__Extracted data__:

━━━

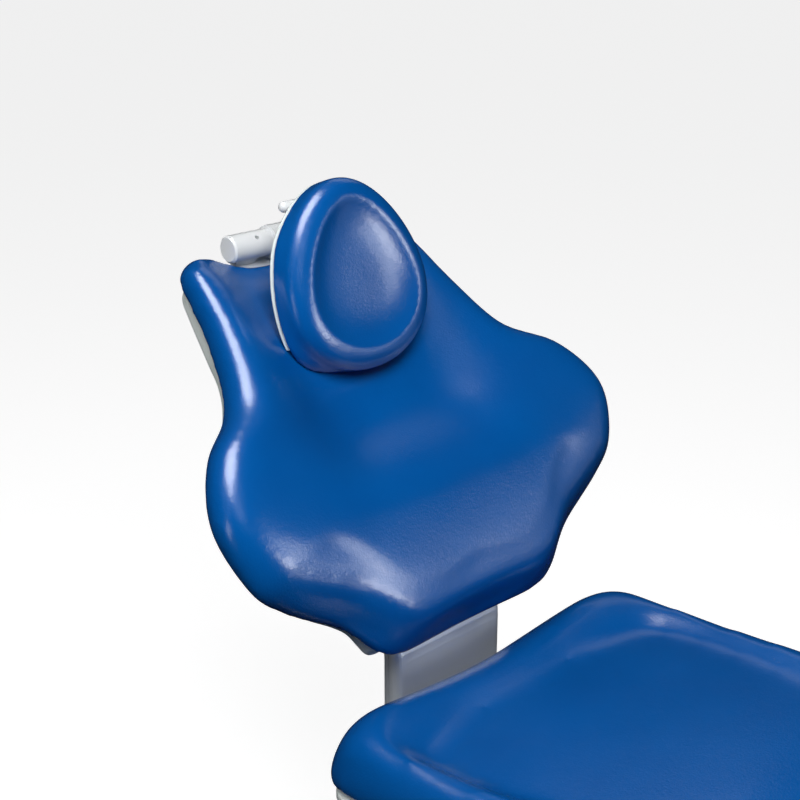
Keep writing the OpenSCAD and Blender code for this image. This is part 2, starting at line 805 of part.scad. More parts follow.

━━━

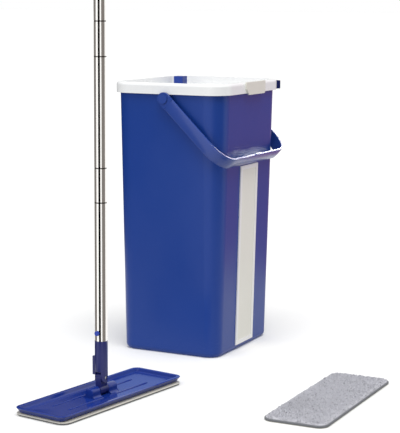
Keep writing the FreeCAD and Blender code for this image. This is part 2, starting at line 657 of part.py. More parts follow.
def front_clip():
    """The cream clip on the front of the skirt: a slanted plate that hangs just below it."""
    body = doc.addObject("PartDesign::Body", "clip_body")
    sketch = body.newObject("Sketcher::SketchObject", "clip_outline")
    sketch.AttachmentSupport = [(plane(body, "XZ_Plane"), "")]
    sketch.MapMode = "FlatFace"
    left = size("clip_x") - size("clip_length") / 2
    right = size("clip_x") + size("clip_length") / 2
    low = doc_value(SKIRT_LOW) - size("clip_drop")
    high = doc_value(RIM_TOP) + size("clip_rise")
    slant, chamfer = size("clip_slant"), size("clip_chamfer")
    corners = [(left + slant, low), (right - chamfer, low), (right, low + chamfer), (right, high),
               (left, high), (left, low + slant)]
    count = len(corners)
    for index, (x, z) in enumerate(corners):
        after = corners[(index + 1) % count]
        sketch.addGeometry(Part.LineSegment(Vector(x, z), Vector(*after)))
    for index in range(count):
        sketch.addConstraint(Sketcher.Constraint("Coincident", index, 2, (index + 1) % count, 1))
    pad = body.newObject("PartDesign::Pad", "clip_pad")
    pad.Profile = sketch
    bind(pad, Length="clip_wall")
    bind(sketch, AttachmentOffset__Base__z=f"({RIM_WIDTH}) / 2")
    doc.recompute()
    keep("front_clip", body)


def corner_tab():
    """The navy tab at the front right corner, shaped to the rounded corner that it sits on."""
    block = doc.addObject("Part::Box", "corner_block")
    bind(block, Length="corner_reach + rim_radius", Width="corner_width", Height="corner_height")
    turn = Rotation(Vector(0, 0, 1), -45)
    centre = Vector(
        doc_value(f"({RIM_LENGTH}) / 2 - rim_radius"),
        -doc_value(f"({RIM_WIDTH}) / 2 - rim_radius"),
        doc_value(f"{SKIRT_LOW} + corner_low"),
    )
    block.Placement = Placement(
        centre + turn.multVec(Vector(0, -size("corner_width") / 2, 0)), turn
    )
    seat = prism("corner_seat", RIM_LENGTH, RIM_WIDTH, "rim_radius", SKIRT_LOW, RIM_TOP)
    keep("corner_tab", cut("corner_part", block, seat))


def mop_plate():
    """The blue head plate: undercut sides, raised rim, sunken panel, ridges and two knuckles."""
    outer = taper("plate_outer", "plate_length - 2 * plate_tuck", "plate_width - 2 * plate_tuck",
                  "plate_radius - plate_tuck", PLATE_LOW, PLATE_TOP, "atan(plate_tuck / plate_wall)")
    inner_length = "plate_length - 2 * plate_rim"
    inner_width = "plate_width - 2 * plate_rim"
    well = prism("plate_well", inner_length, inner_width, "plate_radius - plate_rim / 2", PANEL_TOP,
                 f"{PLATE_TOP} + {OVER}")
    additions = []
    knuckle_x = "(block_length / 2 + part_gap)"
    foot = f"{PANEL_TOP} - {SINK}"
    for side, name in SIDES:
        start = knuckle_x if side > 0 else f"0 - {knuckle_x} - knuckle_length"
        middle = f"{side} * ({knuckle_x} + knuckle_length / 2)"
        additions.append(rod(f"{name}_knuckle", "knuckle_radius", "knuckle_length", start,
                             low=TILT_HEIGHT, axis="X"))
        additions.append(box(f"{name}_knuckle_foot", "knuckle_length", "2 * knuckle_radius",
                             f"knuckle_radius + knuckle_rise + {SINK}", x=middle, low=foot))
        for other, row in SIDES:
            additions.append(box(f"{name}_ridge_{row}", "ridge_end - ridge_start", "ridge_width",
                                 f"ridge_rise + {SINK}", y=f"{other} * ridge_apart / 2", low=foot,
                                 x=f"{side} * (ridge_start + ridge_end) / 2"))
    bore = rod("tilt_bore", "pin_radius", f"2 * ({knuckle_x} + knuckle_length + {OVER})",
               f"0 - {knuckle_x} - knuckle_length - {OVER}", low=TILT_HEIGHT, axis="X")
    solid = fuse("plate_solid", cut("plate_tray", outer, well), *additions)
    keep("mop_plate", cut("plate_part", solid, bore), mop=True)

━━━

__Stated exercise__:
Find each line in the records holding the string "image" and show it.

__Full output__:
Keep writing the OpenSCAD and Blender code for this image. This is part 2, starting at line 805 of part.scad. More parts follow.
Keep writing the FreeCAD and Blender code for this image. This is part 2, starting at line 657 of part.py. More parts follow.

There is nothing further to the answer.